= Jacques de Saint-Cricq =

French naval officer (1781–1819)

Jacques de Saint-Cricq (1781-1819) was a French sailor who took part in the Baudin expedition to Australia, leaving from Le Havre on 19 October 1800. An enseigne de vaisseau on board Naturaliste, the Cap Saint-Cricq was named after him.

After a council of war on 18 March 1812, by a majority of six against two, he was declared to blame for disobeying his commander's orders whilst commanding the frigate Clorinde, though not whilst in the presence of the enemy. He was condemned to have his sword broken, declared unworthy to serve, condemned unanimously to three years in prison and ejection from the Légion d'honneur.
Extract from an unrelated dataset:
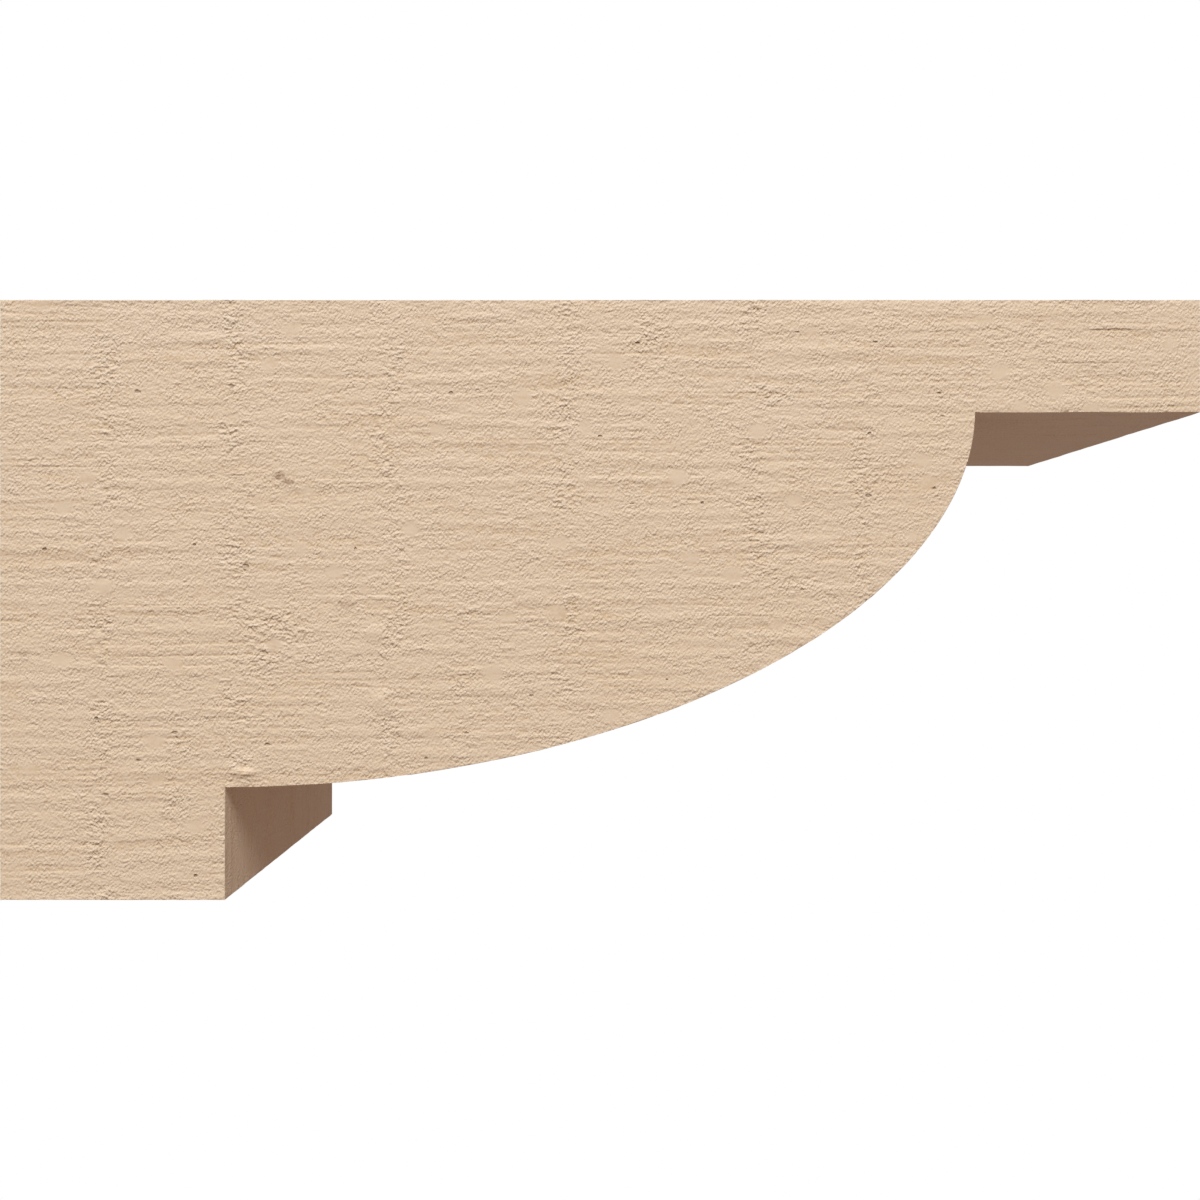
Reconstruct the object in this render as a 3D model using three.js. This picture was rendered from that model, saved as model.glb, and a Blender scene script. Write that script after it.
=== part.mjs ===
// A rough-sawn corbel, cast in one piece in rigid polyurethane foam.
//
// It is used under an eave or a shelf. The square back end is fixed to the wall, the flat top
// carries the soffit, and the body runs out from the wall as a long, shallow bracket. Below the
// top bar the underside is cut away in one big quarter curve, with a square step at each end:
// a block against the wall and a plain bar at the nose.
//
// The frame is in millimetres, with +Z up. The origin is the centre of the wall face, +X runs
// out from the wall, and Y runs across the body, which is the same on both sides of Y = 0.

import * as THREE from "three";

// Driving dimensions
const PROJECTION = 609.6; // from the wall face to the nose, 24 inches
const HEIGHT = PROJECTION / 2; // of the wall face
const WIDTH = PROJECTION / 3; // across the body
const STEP = 3 / 16; // share of the projection and of the height that each square step takes
const FLATNESS = 1.946; // exponent of the quarter curve: 2 is a true ellipse, less is flatter
const ARRIS = 1.2; // width of the eased edge round both side faces
const CURVE_SEGMENTS = 64; // straight facets along the quarter curve

// Sizes that follow from them
const TOP = HEIGHT / 2;
const BOTTOM = -HEIGHT / 2;
const BLOCK_DEPTH = PROJECTION * STEP; // of the block against the wall
const BAR_LENGTH = PROJECTION * STEP; // of the bar that shows at the nose
const BAR_THICKNESS = HEIGHT * STEP;
const BLOCK_DROP = HEIGHT * STEP; // how far the block hangs below the curve
const CURVE_RUN = PROJECTION - BLOCK_DEPTH - BAR_LENGTH;
const CURVE_RISE = HEIGHT - BAR_THICKNESS - BLOCK_DROP;

// A point on the quarter curve. At share 0 it is level, beside the wall block, and at share 1
// it is upright, where it meets the underside of the bar.
function curvePoint(share) {
  const angle = (share * Math.PI) / 2;
  const along = Math.sin(angle) ** (2 / FLATNESS);
  const down = Math.cos(angle) ** (2 / FLATNESS);
  return new THREE.Vector2(
    BLOCK_DEPTH + CURVE_RUN * along,
    TOP - BAR_THICKNESS - CURVE_RISE * down,
  );
}

// The side outline, drawn in the shape's X and Y, which become the part's X and Z.
function sideOutline() {
  const outline = new THREE.Shape();
  outline.moveTo(0, BOTTOM);
  outline.lineTo(BLOCK_DEPTH, BOTTOM);
  for (let i = 0; i <= CURVE_SEGMENTS; i++) {
    const point = curvePoint(i / CURVE_SEGMENTS);
    outline.lineTo(point.x, point.y);
  }
  outline.lineTo(PROJECTION, TOP - BAR_THICKNESS);
  outline.lineTo(PROJECTION, TOP);
  outline.lineTo(0, TOP);
  outline.closePath();
  return outline;
}

// The body is the outline carried straight across the width. The bevel eases the edges of the
// two side faces inwards, so that the outline keeps its full size between them.
function bodyGeometry() {
  return new THREE.ExtrudeGeometry(sideOutline(), {
    depth: WIDTH - 2 * ARRIS,
    steps: 1,
    bevelEnabled: true,
    bevelSegments: 1,
    bevelThickness: ARRIS,
    bevelSize: ARRIS,
    bevelOffset: -ARRIS,
  });
}

// Tan primer over the foam, dull and without any metal in it.
function primedFoam() {
  return new THREE.MeshStandardMaterial({
    color: new THREE.Color(0.665, 0.509, 0.366),
    roughness: 0.82,
    metalness: 0,
  });
}

const body = new THREE.Mesh(bodyGeometry(), primedFoam());
body.name = "corbel_body";
// Turned so that the outline stands upright and its thickness lies along Y, centred on Y = 0.
body.rotation.x = Math.PI / 2;
body.position.y = WIDTH / 2 - ARRIS;

const corbel = new THREE.Group();
corbel.add(body);

export default corbel;
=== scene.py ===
# %% [markdown]
# # A rough-sawn corbel in cast foam
#
# This lesson dresses one part: a long, shallow corbel that is fixed under an eave. The real
# piece is poured in one go in a mould that was taken from a rough-sawn timber, and then sprayed
# with a dull tan primer. So there is one solid thing to make, and all of its character is in
# the skin: saw ridges along the length, upright chatter where the blade stopped and started,
# small lumps, pits and torn fibres.
#
# The order is: the frame, the camera, the studio, the body, its sawn relief, and its finish.

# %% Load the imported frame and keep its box
import math

import bpy
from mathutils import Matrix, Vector


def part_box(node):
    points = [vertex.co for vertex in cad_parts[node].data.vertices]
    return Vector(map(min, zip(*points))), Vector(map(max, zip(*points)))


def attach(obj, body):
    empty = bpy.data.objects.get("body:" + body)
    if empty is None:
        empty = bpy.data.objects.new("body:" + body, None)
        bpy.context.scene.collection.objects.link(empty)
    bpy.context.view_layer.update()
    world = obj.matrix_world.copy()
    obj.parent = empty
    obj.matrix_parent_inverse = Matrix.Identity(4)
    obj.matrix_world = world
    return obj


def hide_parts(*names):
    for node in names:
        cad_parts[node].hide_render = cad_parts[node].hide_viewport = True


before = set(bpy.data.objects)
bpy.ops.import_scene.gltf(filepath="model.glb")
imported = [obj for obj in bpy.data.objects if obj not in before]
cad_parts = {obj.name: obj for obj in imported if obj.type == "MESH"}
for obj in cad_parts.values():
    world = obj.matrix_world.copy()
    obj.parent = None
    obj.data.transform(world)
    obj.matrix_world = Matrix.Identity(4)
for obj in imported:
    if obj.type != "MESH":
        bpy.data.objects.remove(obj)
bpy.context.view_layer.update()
low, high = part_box("corbel_body")
PROJECTION, WIDTH, HEIGHT = high - low
print(f"corbel {PROJECTION:.4f} x {WIDTH:.4f} x {HEIGHT:.4f} m")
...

In the imperial decree of 30 March 1815 it was stated that this sentence was for not having taken part in the second engagement in which La Renommée surrendered and for having abandoned this frigate by a poor and irresolute manoeuvre. He was promoted back up to Capitaine de Vaisseau and to the rank which he had occupied in the navy lists, by ordnance of 21 April 1814, but on 30 March 1815 during the Hundred Days Bonaparte accepted his naval minister Denis Decrès's suggestion and issued an imperial decree which annulled the 1814 ordnance and confirmed the court martial's sentence.